My recent frustration is dealing with incomplete implementations in the different scripting languages. I'm currently parsing Python generated YAML streams with Ruby. They seem to conform to different versions of the specification; most notoriously for me right now is how they each treat boolean values. My Python implementation wants to turn "+" and "-" into true/false (I had since hacked that out). Ruby wants to turn strings like "true/false", "yes/no", "Y/N", and even "on/off" into boolean true/false. This is causing all sorts of minor annoyances since I'm dealing with text that will have this as literal strings and not as code for boolean values.

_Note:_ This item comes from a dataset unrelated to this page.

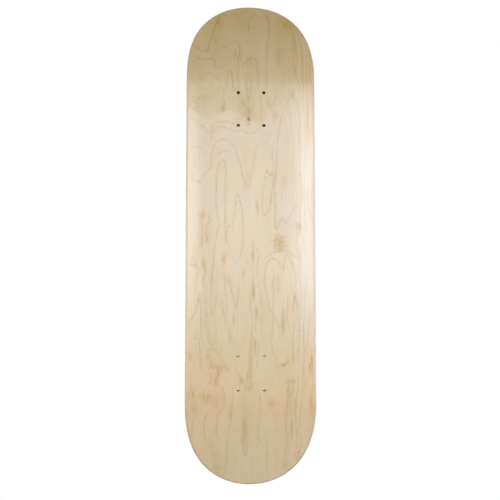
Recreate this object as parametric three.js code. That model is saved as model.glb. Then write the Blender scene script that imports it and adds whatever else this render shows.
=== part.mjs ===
// A seven-ply maple skateboard deck, in millimetres, +Z up.
// It lies as it is ridden: the nose points to +Y and the face that the rider stands on is up.
// The origin is on the bottom face, midway between the two groups of truck holes.

import * as THREE from 'three';
import { toCreasedNormals } from 'three/addons/utils/BufferGeometryUtils.js';

// Outline of the deck
const deckWidth = 209.55;
const wheelbase = 368.3;
const noseLength = 171.45;
const tailLength = 165.1;

// Where the outline starts to narrow, past the outer holes, and how full the rounded end is
const noseTaperSetback = 31.5;
const tailTaperSetback = 20;
const noseFullness = 2.63;
const tailFullness = 2.66;

// Truck holes: wheelbase is the distance between the two inner rows of holes
const holeSpacingAcross = 41.275;
const holeSpacingAlong = 53.975;
const holeDiameter = 5.56;

// Kicks: the upturned nose and tail, measured on the bottom face
const kickSetback = 14;
const bendRadius = 130;
const noseKickAngle = 21;
const tailKickAngle = 20;

// Concave: the sides curve up from a flat strip that seats the trucks
const flatStripWidth = 56;
const concaveDepth = 9.5;
const tipConcaveShare = 0.35;

// Lay-up and edge
const veneerThickness = 1.5;
const glueThickness = 0.1;
const edgeRadius = 4;

// Fineness of the surfaces
const holeMargin = 10;
const leastRowGap = 2;
const leastEdgeStep = 0.2;
const holeSides = 12;
const concaveSteps = 3;
const taperSteps = 9;
const edgeSteps = 3;
const creaseAngle = Math.PI / 6;

// Colours of the wood and glue, from the face and from the rim
const faceMaple = { color: 0xefe3c8, roughness: 0.42 };
const coreMaple = { color: 0xe3cfa6, roughness: 0.55 };
const crossMaple = { color: 0xc5a576, roughness: 0.65 };
const curedGlue = { color: 0x9a7442, roughness: 0.4 };

// The seven veneers, from the bottom face up
const veneers = [
  { name: 'bottom_face_veneer', finish: faceMaple },
  { name: 'lower_core_veneer', finish: coreMaple },
  { name: 'lower_crossband_veneer', finish: crossMaple },
  { name: 'middle_core_veneer', finish: coreMaple },
  { name: 'upper_crossband_veneer', finish: crossMaple },
  { name: 'upper_core_veneer', finish: coreMaple },
  { name: 'top_face_veneer', finish: faceMaple },
];

// Sizes worked out from the ones above
const glueCount = veneers.length - 1;
const deckThickness = veneers.length * veneerThickness + glueCount * glueThickness;
const halfWidth = deckWidth / 2;
const innerHole = wheelbase / 2;
const outerHole = innerHole + holeSpacingAlong;
const bendStart = outerHole + kickSetback;
const holeRadius = holeDiameter / 2;
const seatStart = innerHole - holeRadius - holeMargin;
const roundOver = Math.min(edgeRadius, deckThickness / 2);
const flatHalf = flatStripWidth / 2;
const slopeWidth = halfWidth - flatHalf;
const concaveRadius = (slopeWidth ** 2 + concaveDepth ** 2) / (2 * concaveDepth);
const seatHalf = Math.max(flatHalf, holeSpacingAcross / 2 + holeRadius + holeMargin / 2);

// The two ends: side is +1 at the nose and -1 at the tail
const nose = makeEnd(1, noseLength, noseTaperSetback, noseFullness, noseKickAngle);
const tail = makeEnd(-1, tailLength, tailTaperSetback, tailFullness, tailKickAngle);

function makeEnd(side, length, taperSetback, fullness, kickAngle) {
  const seatEnd = outerHole + Math.min(kickSetback, taperSetback);
  const taperStart = outerHole + taperSetback;
  const taperLength = length - taperSetback;
  const bendAngle = THREE.MathUtils.degToRad(kickAngle);
  return { side, tip: outerHole + length, seatEnd, taperStart, taperLength, fullness, bendAngle };
}

// Rows across one end: straight ones round the truck holes, then ones that curve with the tip
function endRows(end) {
  const rows = [];
  for (const along of [seatStart, (innerHole + outerHole) / 2, end.seatEnd]) {
    rows.push({ end, along, taper: 0 });
  }
  for (let step = 0; step <= taperSteps; step += 1) {
    if (step > 0 || end.taperStart > end.seatEnd + leastRowGap) {
      rows.push({ end, along: end.taperStart, taper: step / taperSteps });
    }
  }
  return rows;
}

// All rows from the tip of the tail to the tip of the nose
const rows = [...endRows(tail).reverse(), ...endRows(nose)];

// Columns along the deck, as shares of the half width, from the left rim to the right
function columnShares() {
  const seatShare = seatHalf / halfWidth;
  const shares = [0];
  for (let step = 0; step <= concaveSteps; step += 1) {
    shares.push(THREE.MathUtils.lerp(seatShare, 1, step / concaveSteps));
  }
  const left = shares.slice(1).reverse().map((share) => -share);
  return [...left, ...shares];
}
const columns = columnShares();

// How far the rounded edge draws the outline in, at a height above the bottom face
function edgeInset(height) {
  const depth = Math.max(0, Math.min(height, deckThickness - height));
  const above = Math.max(0, roundOver - depth);
  return roundOver - Math.sqrt(roundOver ** 2 - above ** 2);
}

// Outline of the deck: where a row and a column share meet, in from the rim by the inset.
// Past the taper start, the square grid is drawn round to fill the rounded end.
function planPoint(row, share, inset) {
  const { end, along, taper } = row;
  const narrowing = Math.sqrt(1 - taper ** end.fullness / 2);
  const reach = taper * (1 - share ** 2 / 2) ** (1 / end.fullness);
  return {
    end,
    across: share * narrowing * (halfWidth - inset),
    along: along + reach * (end.taperLength - inset),
  };
}

// Height of a layer above the bottom face's flat, where the sides curve up
function concaveHeight(end, across, along, height) {
  const fade = THREE.MathUtils.smoothstep(along, bendStart, end.tip);
  const share = THREE.MathUtils.lerp(1, tipConcaveShare, fade);
  const slope = Math.max(0, Math.abs(across) - flatHalf);
  const rise = concaveRadius - Math.sqrt((concaveRadius - height) ** 2 - slope ** 2);
  return height + share * (rise - height);
}

// The finished board: a point of the plan, at a height in the lay-up, bent up with the kick
function deckPoint(point, height) {
  const { end, across, along } = point;
  const lift = concaveHeight(end, across, along, height);
  const past = Math.max(0, along - bendStart);
  const angle = Math.min(past / bendRadius, end.bendAngle);
  const straight = past - bendRadius * angle;
  const sine = Math.sin(angle);
  const cosine = Math.cos(angle);
  const reach = along - past + bendRadius * sine + straight * cosine - lift * sine;
  const rise = bendRadius * (1 - cosine) + straight * sine + lift * cosine;
  return new THREE.Vector3(across, end.side * reach, rise);
}

// The ring of plan points round one truck hole, anticlockwise seen from above
function holeRing(end, side, along) {
  const ring = [];
  for (let step = 0; step < holeSides; step += 1) {
    const turn = ((step + 1 / 2) / holeSides) * 2 * Math.PI;
    const across = side * (holeSpacingAcross / 2) + holeRadius * Math.cos(turn);
    ring.push({ end, across, along: along + end.side * holeRadius * Math.sin(turn) });
  }
  return ring;
}

// The truck hole inside the cell between two rows and two columns, if there is one
function holeInCell(lower, upper, left, right) {
  if (lower.end !== upper.end || left * right !== 0) {
    return null;
  }
  const side = Math.sign(left + right);
  const low = Math.min(lower.along, upper.along);
  const high = Math.max(lower.along, upper.along);
  const along = [innerHole, outerHole].find((place) => place > low && place < high);
  return along === undefined ? null : holeRing(lower.end, side, along);
}

// Seen from above: a plan point as x and y, for cutting a cell round its hole
function flatPoint(point) {
  return new THREE.Vector2(point.across, point.end.side * point.along);
}

// One face of a layer, as triangles of points that face up
function layerFace(height) {
  const inset = edgeInset(height);
  const triangles = [];
  const place = (point) => deckPoint(point, height);
  for (let row = 0; row + 1 < rows.length; row += 1) {
    for (let column = 0; column + 1 < columns.length; column += 1) {
      const left = columns[column];
      const right = columns[column + 1];
      const corners = [
        planPoint(rows[row], left, inset),
        planPoint(rows[row], right, inset),
        planPoint(rows[row + 1], right, inset),
        planPoint(rows[row + 1], left, inset),
      ];
      const ring = holeInCell(rows[row], rows[row + 1], left, right);
      triangles.push(...cellTriangles(corners, ring, left < 0, place));
    }
  }
  return triangles;
}

// The triangles of one cell, cut round its hole if it has one
function cellTriangles(corners, ring, mirrored, place) {
  const order = mirrored ? [[0, 1, 2], [0, 2, 3]] : [[0, 1, 3], [1, 2, 3]];
  const outline = corners.map(flatPoint);
  const faces = ring ? THREE.ShapeUtils.triangulateShape(outline, [ring.map(flatPoint)]) : order;
  const points = ring ? [...corners, ...ring] : corners;
  return faces.map((face) => face.map((index) => place(points[index])));
}

// The rim of the deck at one height, anticlockwise seen from above
function rimLoop(height) {
  const inset = edgeInset(height);
  const across = columns.slice(1, -1);
  const plan = [
    ...rows.map((row) => planPoint(row, 1, inset)),
    ...across.map((share) => planPoint(rows.at(-1), -share, inset)),
    ...rows.map((row) => planPoint(row, -1, inset)).reverse(),
    ...across.map((share) => planPoint(rows[0], share, inset)),
  ];
  return plan.map((point) => deckPoint(point, height));
}

// A wall between two closed loops of points, facing right of the way that the loops run
function wallBetween(lowLoop, highLoop) {
  const triangles = [];
  lowLoop.forEach((low, index) => {
    const next = (index + 1) % lowLoop.length;
    triangles.push([low, lowLoop[next], highLoop[next]]);
    triangles.push([low, highLoop[next], highLoop[index]]);
  });
  return triangles;
}

// Heights of the steps that round the rim of one layer, from its lower face to its upper face
function edgeHeights(low, high) {
  const steps = [];
  for (let step = 1; step <= edgeSteps; step += 1) {
    const depth = roundOver * (1 - Math.cos((step / edgeSteps) * (Math.PI / 2)));
    steps.push(depth, deckThickness - depth);
  }
  steps.sort((a, b) => a - b);
  const heights = [low];
  for (const height of steps) {
    if (height > heights.at(-1) + leastEdgeStep && height < high - leastEdgeStep) {
      heights.push(height);
    }
  }
  return [...heights, high];
}

// The walls of the eight truck holes through one layer
function holeWalls(low, high) {
  const triangles = [];
  for (const end of [nose, tail]) {
    for (const along of [innerHole, outerHole]) {
      for (const side of [-1, 1]) {
        const ring = holeRing(end, side, along).reverse();
        const lowLoop = ring.map((point) => deckPoint(point, low));
        const highLoop = ring.map((point) => deckPoint(point, high));
        triangles.push(...wallBetween(lowLoop, highLoop));
      }
    }
  }
  return triangles;
}

// One layer of the lay-up as a closed solid between two heights
function layerGeometry(low, high) {
  const triangles = layerFace(high);
  triangles.push(...layerFace(low).map((corners) => corners.reverse()));
  const heights = edgeHeights(low, high);
  for (let step = 0; step + 1 < heights.length; step += 1) {
    triangles.push(...wallBetween(rimLoop(heights[step]), rimLoop(heights[step + 1])));
  }
  triangles.push(...holeWalls(low, high));
  const geometry = new THREE.BufferGeometry().setFromPoints(triangles.flat());
  return toCreasedNormals(geometry, creaseAngle);
}

// One layer as a named mesh of its own material
function makeLayer(name, low, high, finish) {
  const material = new THREE.MeshStandardMaterial({ ...finish, metalness: 0 });
  const mesh = new THREE.Mesh(layerGeometry(low, high), material);
  mesh.name = name;
  return mesh;
}

// The deck: seven veneers with a glue line between each two
function makeDeck() {
  const deck = new THREE.Group();
  deck.name = 'skateboard_deck';
  const pitch = veneerThickness + glueThickness;
  veneers.forEach(({ name, finish }, index) => {
    const low = index * pitch;
    const high = low + veneerThickness;
    deck.add(makeLayer(name, low, high, finish));
    if (index < glueCount) {
      deck.add(makeLayer(`glue_line_${index + 1}`, high, (index + 1) * pitch, curedGlue));
    }
  });
  return deck;
}

export default makeDeck();
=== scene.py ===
# %% [markdown]
# # A maple skateboard deck, pressed from seven veneers
#
# A deck starts as a stack of flat maple veneers with glue between them. A press bends the
# stack over a mould, which gives the concave and the two kicks. Then it is drilled, sawn to
# its outline, routed round the rim, sanded and coated with a clear satin finish.
# This lesson follows that order, and builds each veneer and each glue line as its own piece.

# %% Load the frame and keep the size of the solid model
import math

import bpy
import numpy as np
from mathutils import Matrix, Vector, kdtree


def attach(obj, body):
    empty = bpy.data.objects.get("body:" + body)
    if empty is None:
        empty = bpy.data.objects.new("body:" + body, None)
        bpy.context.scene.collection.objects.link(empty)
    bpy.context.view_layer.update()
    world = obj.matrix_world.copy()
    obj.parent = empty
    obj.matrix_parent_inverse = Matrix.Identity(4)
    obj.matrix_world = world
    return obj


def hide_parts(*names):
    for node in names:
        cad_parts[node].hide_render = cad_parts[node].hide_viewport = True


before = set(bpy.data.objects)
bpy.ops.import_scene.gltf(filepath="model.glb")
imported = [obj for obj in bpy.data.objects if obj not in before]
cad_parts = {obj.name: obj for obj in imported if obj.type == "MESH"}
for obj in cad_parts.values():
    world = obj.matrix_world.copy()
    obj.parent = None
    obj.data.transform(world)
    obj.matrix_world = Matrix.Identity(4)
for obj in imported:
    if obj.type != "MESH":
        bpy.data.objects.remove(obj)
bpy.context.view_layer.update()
print("nodes in the frame:", sorted(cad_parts))

# %% [markdown]
# The deck hangs on the sizes that a maker writes on the drawing, and all the rest is worked
# out from them, in metres. The nose, towards +Y, and the tail differ a little in length, angle
# and roundness, so each gets its own set of values.

# %% Sizes of the deck
MM = 0.001

deck_width = 209.55 * MM
wheelbase = 368.3 * MM
hole_spacing_across = 41.275 * MM
hole_spacing_along = 53.975 * MM
hole_diameter = 5.56 * MM

flat_strip_width = 56 * MM
concave_depth = 9.5 * MM
tip_concave_share = 0.35
kick_setback = 14 * MM
bend_radius = 130 * MM

veneer_thickness = 1.5 * MM
glue_thickness = 0.1 * MM
veneer_count = 7
edge_radius = 4 * MM

half_width = deck_width / 2
flat_half = flat_strip_width / 2
inner_hole = wheelbase / 2
outer_hole = inner_hole + hole_spacing_along
bend_start = outer_hole + kick_setback
deck_thickness = veneer_count * veneer_thickness + (veneer_count - 1) * glue_thickness
slope_width = half_width - flat_half
concave_radius = (slope_width**2 + concave_depth**2) / (2 * concave_depth)


# %% The two ends of the board
def make_end(length, taper_setback, fullness, kick_angle):
    """One end: where it tapers, how full its outline is, and how far it is kicked up."""
    return {
        "tip": outer_hole + length,
        "taper_start": outer_hole + taper_setback,
        "taper_length": length - taper_setback,
        "fullness": fullness,
        "kick_angle": math.radians(kick_angle),
    }


nose = make_end(length=171.45 * MM, taper_setback=31.5 * MM, fullness=2.63, kick_angle=21)
tail = make_end(length=165.1 * MM, taper_setback=20 * MM, fullness=2.66, kick_angle=20)
print("length along the board:", round(nose["tip"] + tail["tip"], 5), "m")

# %% [markdown]
# Two formulas give the whole form. The first draws the outline on the flat stack: a rounded
# end is a square pushed out to a full curve, so the same rows and columns of mesh run from
# the middle to the rim without meeting in a point. The second presses the flat stack into
# shape: it lifts the sides, and then rolls each end up round its bend. Every layer passes
# through both, so the veneers follow each other exactly, as they do in the press.


# %% Outline on the flat stack
def edge_inset(height):
    """How far the routed round-over has cut the rim back at a height in the stack."""
    depth = max(0, min(height, deck_thickness - height))
    above = max(0, edge_radius - depth)
    return edge_radius - math.sqrt(edge_radius**2 - above**2)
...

I in fact think that having the YAML spec interpreting strings as booleans is just a bad idea with perhaps some exception. Auto-interpretation of data is a touchy subject and you're bound to upset someone no matter which way you go. I'd prefer the "everything's a string" method, since that would at least guarantee consistency. But for now I just hack in fixes for my own purposes. I may submit a patch someday. I'd feel safer using the format if I had a sense of more active development however.

Ruby seems to be the only safe-haven for YAML at the moment. They seem to be trying to turn it into a Pickling or Marshalling replacement though. That's not really what I want out of YAML. It's just a really good way to display nested list and hash structures in a clean, pleasant, and consistent way. Anything more may make it too complicated to be portable and general purpose. I'd still rather use it than write my own though, since I don't really have the time.